** start **

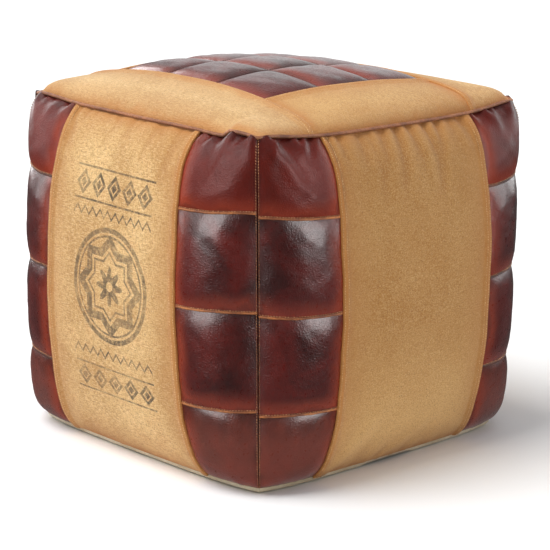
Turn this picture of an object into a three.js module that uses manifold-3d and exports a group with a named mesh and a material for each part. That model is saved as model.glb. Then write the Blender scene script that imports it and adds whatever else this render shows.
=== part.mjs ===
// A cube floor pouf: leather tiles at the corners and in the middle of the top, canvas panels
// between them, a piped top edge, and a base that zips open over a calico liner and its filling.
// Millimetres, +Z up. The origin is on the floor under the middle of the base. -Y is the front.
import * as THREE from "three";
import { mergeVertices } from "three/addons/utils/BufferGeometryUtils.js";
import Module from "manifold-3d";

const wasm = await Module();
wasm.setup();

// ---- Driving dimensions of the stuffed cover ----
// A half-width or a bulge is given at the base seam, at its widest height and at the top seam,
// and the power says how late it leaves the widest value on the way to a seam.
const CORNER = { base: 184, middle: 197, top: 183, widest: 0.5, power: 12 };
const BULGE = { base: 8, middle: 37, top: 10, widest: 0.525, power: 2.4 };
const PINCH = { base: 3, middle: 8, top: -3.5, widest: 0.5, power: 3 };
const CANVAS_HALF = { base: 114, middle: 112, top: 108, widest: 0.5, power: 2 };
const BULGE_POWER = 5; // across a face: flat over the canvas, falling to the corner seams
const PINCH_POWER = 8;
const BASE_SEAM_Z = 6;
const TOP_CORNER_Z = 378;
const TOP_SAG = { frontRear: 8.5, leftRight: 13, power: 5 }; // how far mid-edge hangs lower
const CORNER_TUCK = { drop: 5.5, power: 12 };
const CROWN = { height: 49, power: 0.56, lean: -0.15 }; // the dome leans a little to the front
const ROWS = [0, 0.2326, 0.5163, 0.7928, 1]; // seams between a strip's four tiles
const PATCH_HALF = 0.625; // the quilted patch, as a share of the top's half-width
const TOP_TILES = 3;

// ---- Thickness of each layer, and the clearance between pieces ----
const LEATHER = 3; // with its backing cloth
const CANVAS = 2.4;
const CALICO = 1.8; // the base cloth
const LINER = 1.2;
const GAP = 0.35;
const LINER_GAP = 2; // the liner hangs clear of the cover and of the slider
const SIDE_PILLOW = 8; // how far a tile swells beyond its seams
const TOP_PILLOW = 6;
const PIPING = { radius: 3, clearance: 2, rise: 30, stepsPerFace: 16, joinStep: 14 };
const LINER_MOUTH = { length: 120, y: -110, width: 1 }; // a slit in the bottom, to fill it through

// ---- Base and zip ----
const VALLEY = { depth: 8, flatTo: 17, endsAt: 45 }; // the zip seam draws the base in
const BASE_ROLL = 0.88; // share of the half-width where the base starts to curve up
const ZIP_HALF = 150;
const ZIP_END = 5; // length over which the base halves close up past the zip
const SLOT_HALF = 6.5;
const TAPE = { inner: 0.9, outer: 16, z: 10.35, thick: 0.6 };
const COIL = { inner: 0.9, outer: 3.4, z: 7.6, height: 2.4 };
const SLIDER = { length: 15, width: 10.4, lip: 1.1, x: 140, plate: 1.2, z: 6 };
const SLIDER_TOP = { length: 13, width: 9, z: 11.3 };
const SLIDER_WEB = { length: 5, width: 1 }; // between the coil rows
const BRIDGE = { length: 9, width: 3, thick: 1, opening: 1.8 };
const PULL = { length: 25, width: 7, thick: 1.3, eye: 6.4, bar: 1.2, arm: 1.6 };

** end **

#### Instructions to follow:
Hand back the material above in full, exactly as written.

#### The reply:
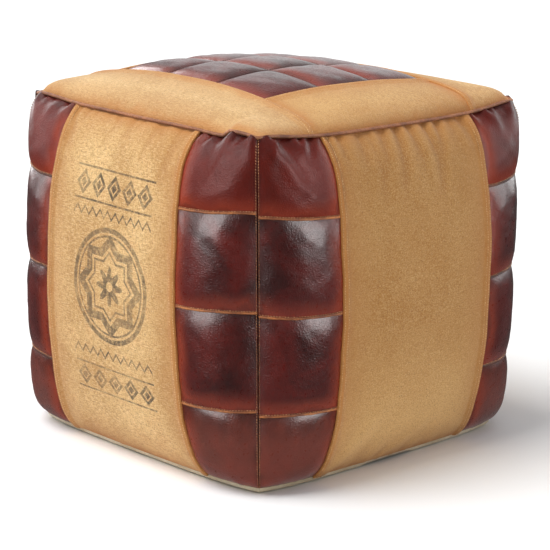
Turn this picture of an object into a three.js module that uses manifold-3d and exports a group with a named mesh and a material for each part. That model is saved as model.glb. Then write the Blender scene script that imports it and adds whatever else this render shows.
=== part.mjs ===
// A cube floor pouf: leather tiles at the corners and in the middle of the top, canvas panels
// between them, a piped top edge, and a base that zips open over a calico liner and its filling.
// Millimetres, +Z up. The origin is on the floor under the middle of the base. -Y is the front.
import * as THREE from "three";
import { mergeVertices } from "three/addons/utils/BufferGeometryUtils.js";
import Module from "manifold-3d";

const wasm = await Module();
wasm.setup();

// ---- Driving dimensions of the stuffed cover ----
// A half-width or a bulge is given at the base seam, at its widest height and at the top seam,
// and the power says how late it leaves the widest value on the way to a seam.
const CORNER = { base: 184, middle: 197, top: 183, widest: 0.5, power: 12 };
const BULGE = { base: 8, middle: 37, top: 10, widest: 0.525, power: 2.4 };
const PINCH = { base: 3, middle: 8, top: -3.5, widest: 0.5, power: 3 };
const CANVAS_HALF = { base: 114, middle: 112, top: 108, widest: 0.5, power: 2 };
const BULGE_POWER = 5; // across a face: flat over the canvas, falling to the corner seams
const PINCH_POWER = 8;
const BASE_SEAM_Z = 6;
const TOP_CORNER_Z = 378;
const TOP_SAG = { frontRear: 8.5, leftRight: 13, power: 5 }; // how far mid-edge hangs lower
const CORNER_TUCK = { drop: 5.5, power: 12 };
const CROWN = { height: 49, power: 0.56, lean: -0.15 }; // the dome leans a little to the front
const ROWS = [0, 0.2326, 0.5163, 0.7928, 1]; // seams between a strip's four tiles
const PATCH_HALF = 0.625; // the quilted patch, as a share of the top's half-width
const TOP_TILES = 3;

// ---- Thickness of each layer, and the clearance between pieces ----
const LEATHER = 3; // with its backing cloth
const CANVAS = 2.4;
const CALICO = 1.8; // the base cloth
const LINER = 1.2;
const GAP = 0.35;
const LINER_GAP = 2; // the liner hangs clear of the cover and of the slider
const SIDE_PILLOW = 8; // how far a tile swells beyond its seams
const TOP_PILLOW = 6;
const PIPING = { radius: 3, clearance: 2, rise: 30, stepsPerFace: 16, joinStep: 14 };
const LINER_MOUTH = { length: 120, y: -110, width: 1 }; // a slit in the bottom, to fill it through

// ---- Base and zip ----
const VALLEY = { depth: 8, flatTo: 17, endsAt: 45 }; // the zip seam draws the base in
const BASE_ROLL = 0.88; // share of the half-width where the base starts to curve up
const ZIP_HALF = 150;
const ZIP_END = 5; // length over which the base halves close up past the zip
const SLOT_HALF = 6.5;
const TAPE = { inner: 0.9, outer: 16, z: 10.35, thick: 0.6 };
const COIL = { inner: 0.9, outer: 3.4, z: 7.6, height: 2.4 };
const SLIDER = { length: 15, width: 10.4, lip: 1.1, x: 140, plate: 1.2, z: 6 };
const SLIDER_TOP = { length: 13, width: 9, z: 11.3 };
const SLIDER_WEB = { length: 5, width: 1 }; // between the coil rows
const BRIDGE = { length: 9, width: 3, thick: 1, opening: 1.8 };
const PULL = { length: 25, width: 7, thick: 1.3, eye: 6.4, bar: 1.2, arm: 1.6 };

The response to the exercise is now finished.